Their response makes absolutely no sense. 

" The vapor barrier does not have to be used with the remodeler IC,(really? okay, that's great news. insulation can be in direct contact with the housing. Um, that's interesting, but it has nothing to do with vapor barrier.
The use of vapor barrier is mainly to maintain the integrity of the ceiling vapor barrier already in place.Yeah, no kidding Mr. Light Guy. That's why I'm asking.
It is also privileged by “energy-efficient” programs but for reasons other than safety ie, prevention of energy loss.""Privileged by"? Don't you mean permitted by? You can't even construct a proper English sentence, Lighting Guy, and you want me to take your technical advice? Bottom line, a remodel can is a huge hole in any vapor barrier system and it needs addressed.

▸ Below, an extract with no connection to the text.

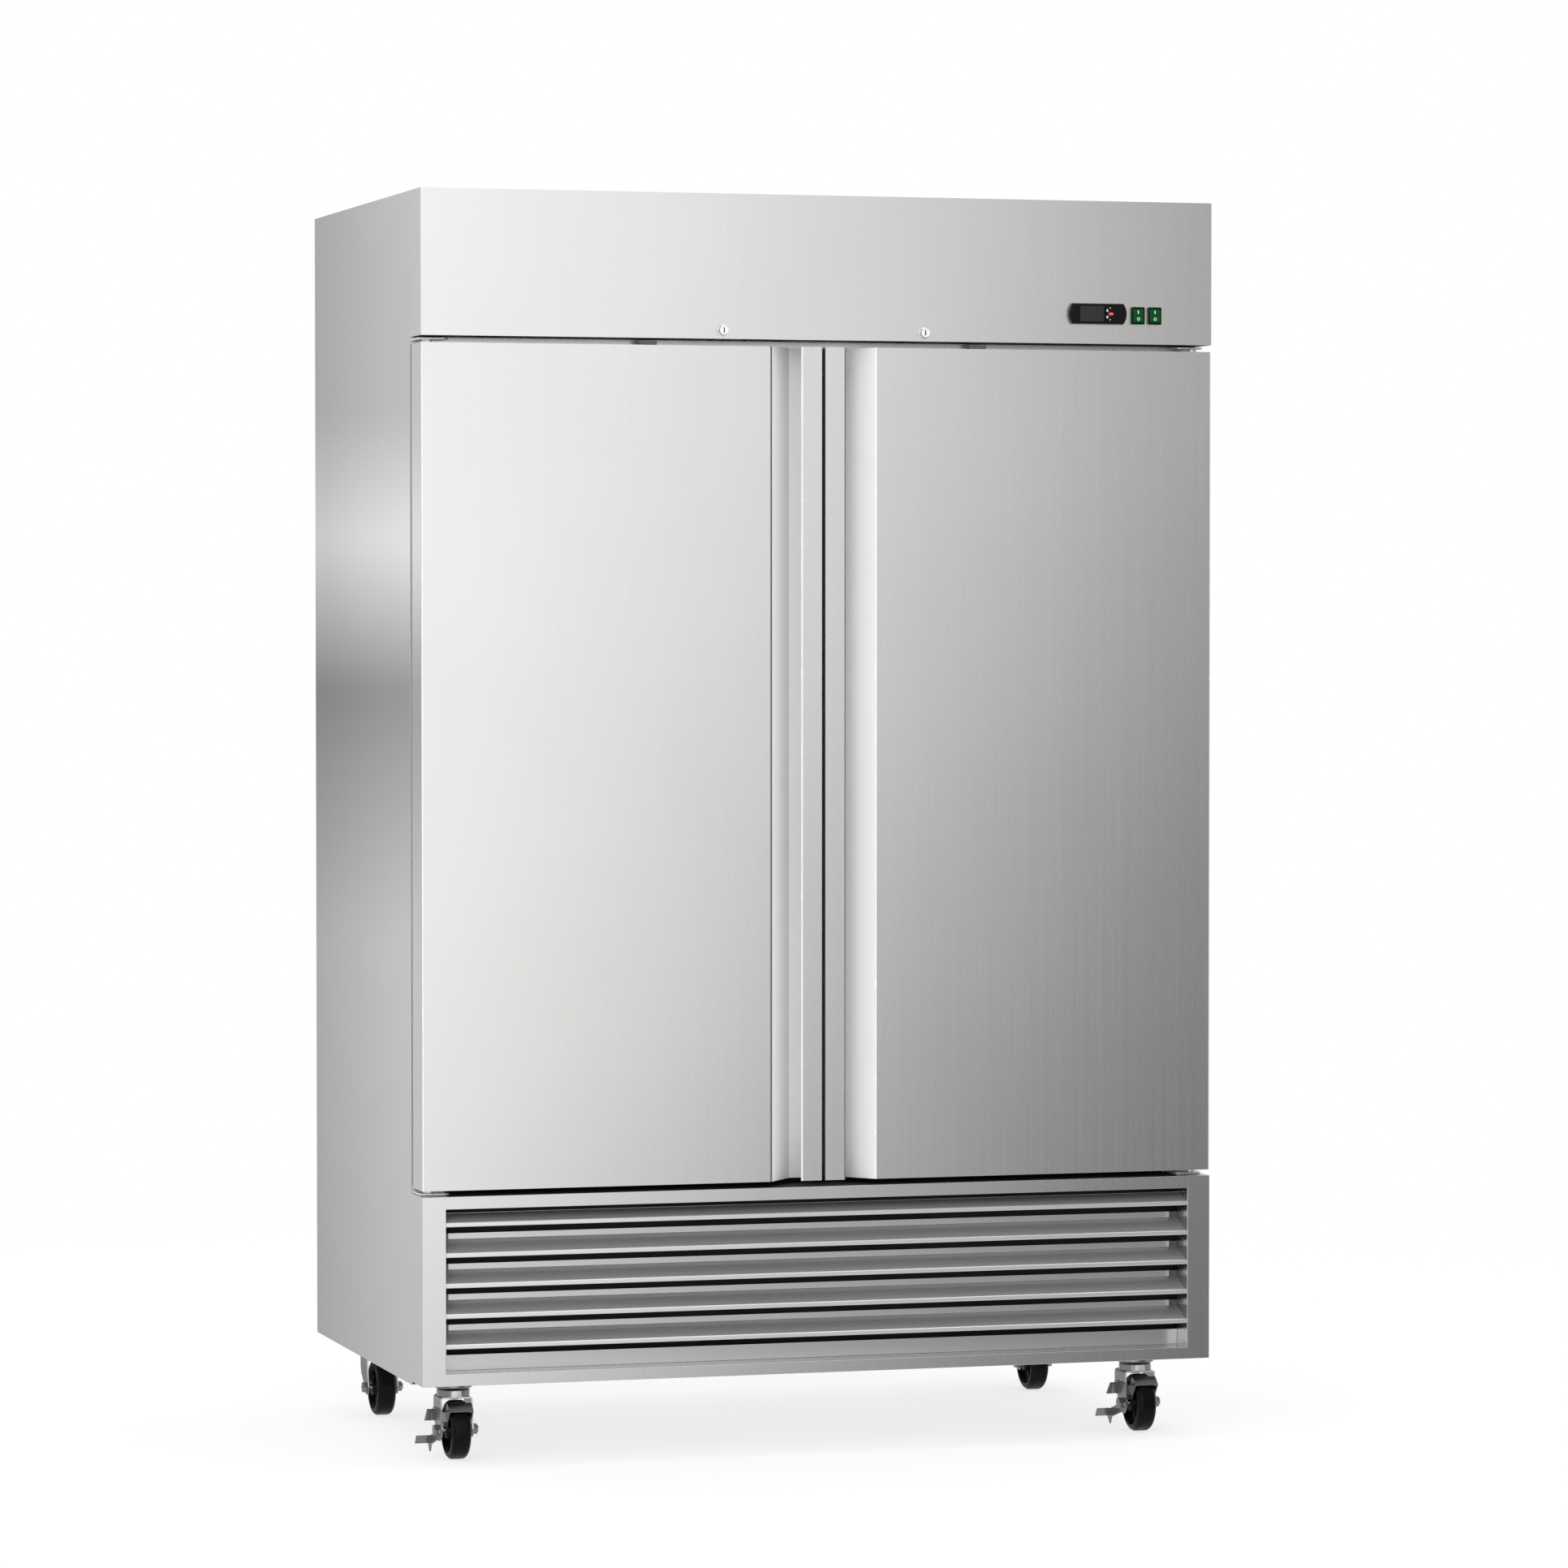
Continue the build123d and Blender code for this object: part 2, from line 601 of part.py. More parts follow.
# ---- grille -------------------------------------------------------------------------------
def grille_frame():
    """Lower front panel: a folded box with a deep opening for the louvres."""
    frame = block(-HALF, HALF, FRONT, SEAM - 0.2, BASE, KICK_TOP)
    frame -= block(-HALF + SHEET, HALF - SHEET, FRONT + SHEET, SEAM + 5, BASE + SHEET,
                   KICK_TOP - SHEET)
    deep = FRONT + LOUVER_DEPTH + 1.8
    collar = block(-GRILLE_HALF - SHEET, GRILLE_HALF + SHEET, FRONT, deep, GRILLE_LOW - SHEET,
                   GRILLE_HIGH + SHEET)
    frame += collar
    frame -= block(-GRILLE_HALF, GRILLE_HALF, FRONT - 5, deep + 5, GRILLE_LOW, GRILLE_HIGH)
    frame -= block(-HALF + SHEET, HALF - SHEET, SEAM - 4, SEAM + 5, KICK_TOP - 5, KICK_TOP + 5)
    return frame


def louver(lip, full):
    """Z-shaped blade: rear flange, slope down to the front, and a rolled lip."""
    t = 1.2
    deep = FRONT + LOUVER_DEPTH
    top = lip + 35.6
    bend = lip + 25.0
    if not full:
        deep = FRONT + 35.0
        top = lip + 20.4
        bend = lip + 19.2
    points = [
        (deep, top), (deep + t, top), (deep + t, bend), (FRONT + 8.2, lip + 7.0),
        (FRONT + 8.2, lip), (FRONT + 5.6, lip), (FRONT + 4.6, lip + 1.5), (FRONT + 4.6, lip + 6.0),
        (FRONT + 5.6, lip + 7.6), (deep, bend + 0.8),
    ]
    return prism("x", points, -GRILLE_HALF + 0.3, GRILLE_HALF - 0.3)


def louvers():
    """Five blades, the plate under them, and the end tabs that carry them."""
    blades = [louver(lip, k > 0) for k, lip in enumerate(LOUVER_LIP)]
    deep = FRONT + LOUVER_DEPTH
    for k, lip in enumerate(LOUVER_LIP[1:], start=1):
        tab = block(GRILLE_HALF - 15, GRILLE_HALF - 0.3, deep - 1.2, deep + 0.1, lip + 26.5, lip + 35.6)
        blades[k] = blades[k] + tab + flip(tab)
    blades.append(block(-GRILLE_HALF + 0.3, GRILLE_HALF - 0.3, deep, deep + 1.2, GRILLE_LOW + 0.3,
                        LOUVER_LIP[-1] - 14.7))
    for x in (-630, 630 - 1.2):
        blades.append(block(x, x + 1.2, deep + 1.3, deep + 14, GRILLE_LOW + 2, GRILLE_HIGH - 2))
    return blades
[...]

In the end, if there's no energy inspection, do whatever the client spec's. If it's your design, every reasonable effort should be made to repair/maintain the vapor barrier system.


----------



## MDShunk (Jan 7, 2007)

Send Mike Holmes over to your customer's place and he'll Tuck Tape the bejeezus out of everything. :laughing:


----------



## FrunkSlammer (Aug 31, 2013)

Too many opinions on it, so I just use a boot on the lights, even if they are "Air-Tight" or similar rated.


----------



## oliquir (Jan 13, 2011)

MDShunk said:


> Send Mike Holmes over to your customer's place and he'll Tuck Tape the bejeezus out of everything. :laughing:


he will remove all insulation and shoot urethane everywhere :laughing:


----------



## ivan (Nov 16, 2011)

Consider LED light disks as an alternative. Mounts in a cut-in fixture box and so have a much smaller hole in the vapor barrier and can be buried in insulation - eliminates the chimney effect of recessed lights. Looks pretty much like a can light installed.


----------



## 99cents (Aug 20, 2012)

I don't believe for a minute that ICAT cans are airtight.


----------



## silver50032000 (Jan 21, 2014)

oliquir said:


> he will remove all insulation and shoot urethane everywhere :laughing:


Hell no,Holmes will just tear the place down and start over.:laughing:


----------